Onboarding and first 90 days to ensure validated learning
Start the engagement expecting validated learning as the outcome. Begin day one with a 90-minute kickoff that aligns vision, lists top assumptions, and maps the first five prioritized experiments. Ask founders to bring a one-page value hypothesis, target user profile, current metrics, and access to analytics and user lists so the team can move quickly.
By day 14 you should have a prioritized experiment backlog, a measurement plan, low-fidelity prototypes, and a live dashboard that shows progress at a glance. Run experiments in two-week sprints with weekly check-ins and decision gates at weeks four, eight, and twelve. Use week four to measure activation, week eight to check early retention trends, and week twelve to decide whether to pivot or persevere based on cumulative results.
Scale engineering when experiments show repeatable activation, improving retention, and unit economics trending positive, for example when CAC is below target and LTV is growing.
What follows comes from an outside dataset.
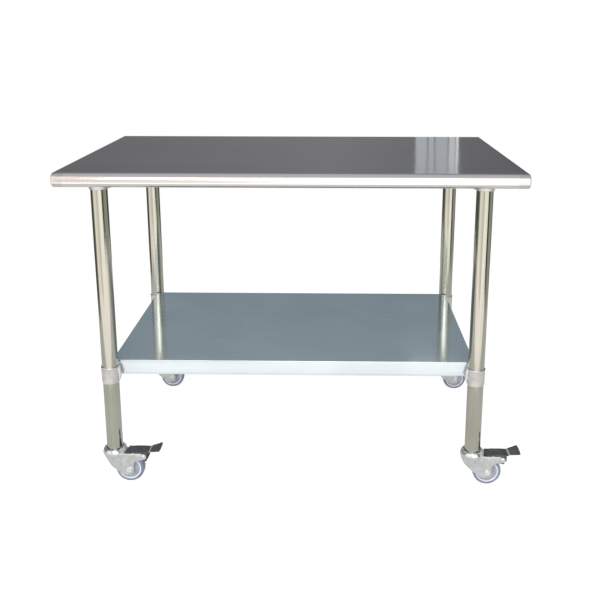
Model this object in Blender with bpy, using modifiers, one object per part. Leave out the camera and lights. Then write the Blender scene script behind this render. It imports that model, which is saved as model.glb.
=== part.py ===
"""Stainless work table on casters: rolled-edge top, four tube legs, undershelf and four swivel casters.

Metres, +Z up, the floor at z = 0. X runs along the table's length and +Y points to its rear edge.
"""
import math

import bmesh
import bpy
from mathutils import Vector

# --- driving dimensions, metres -------------------------------------------------------------
TOP_LENGTH = 1.2192
TOP_DEPTH = 0.762
TOP_HEIGHT = 0.902
EDGE_DROP = 0.038            # height of the rolled and folded edges
TOP_SHEET = 0.0015
TOP_LIP = 0.012              # return of the edges under the top
GAP = 0.0003                 # air between neighbouring pieces

LEG_INSET_X = 0.102          # leg axis from the end of the top
LEG_INSET_Y = 0.070          # leg axis from the front or rear edge
LEG_RADIUS = 0.02225
LEG_WALL = 0.0015
LEG_BOTTOM = 0.102
SLEEVE_PLAY = 0.0005         # radial play between a leg and the sleeves around it

SHELF_TOP = 0.360
SHELF_SHEET = 0.0012
SHELF_FLANGE = 0.042
SHELF_SIDE_INSET = 0.003     # shelf ends, inboard of the leg axes
SHELF_EDGE_INSET = 0.015     # shelf front and rear edges, inboard of the leg axes
SHELF_NOTCH = 0.029          # radius cut out of each shelf corner around the leg

CHANNEL_SHEET = 0.0015
CHANNEL_DEPTH = 0.025
CHANNEL_CROWN = 0.050
CHANNEL_BRIM = 0.020
CHANNEL_END_GAP = 0.002
SHELF_CHANNEL_INSET = 0.055  # end of the shelf's channel from the leg axes

COLLAR_TOP = 0.350
COLLAR_BOTTOM = 0.302
COLLAR_RADIUS_TOP = 0.0250
COLLAR_RADIUS_BOTTOM = 0.0239

SOCKET_PLATE = 0.080
SOCKET_PLATE_THICK = 0.005
SOCKET_LENGTH = 0.0249       # plate and sleeve together
SOCKET_WALL_TOP = 0.0050     # sleeve wall at the plate and at its open end
SOCKET_WALL_LOW = 0.0030
SCREW_RADIUS = 0.004
SCREW_LENGTH = 0.0075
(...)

Pivot when the core value hypothesis fails but adjacent hypotheses show signal, such as a different user segment with stronger activation. Terminate the engagement if three major hypotheses fail, leading indicators do not improve, or the runway cost per validated insight exceeds acceptable limits.
Operationally, finish with a shortlist and send a short RFP to three agencies. Run a paid six-week experiment with the top choice, then decide at twelve weeks whether to continue for timeline-driven work or to scale based on validated learning.
Why agencies specializing in lean startup development matter
These agencies speed growth by making validated learning the primary deliverable rather than feature output. Some firms run repeatable, experiment-first playbooks that cut wasted engineering time; others push feature-heavy roadmaps better suited to scaling known demand. Understanding pricing and playbooks helps ensure your budget buys the tradeoffs you need: rapid validation, production-grade code, or a mix of both.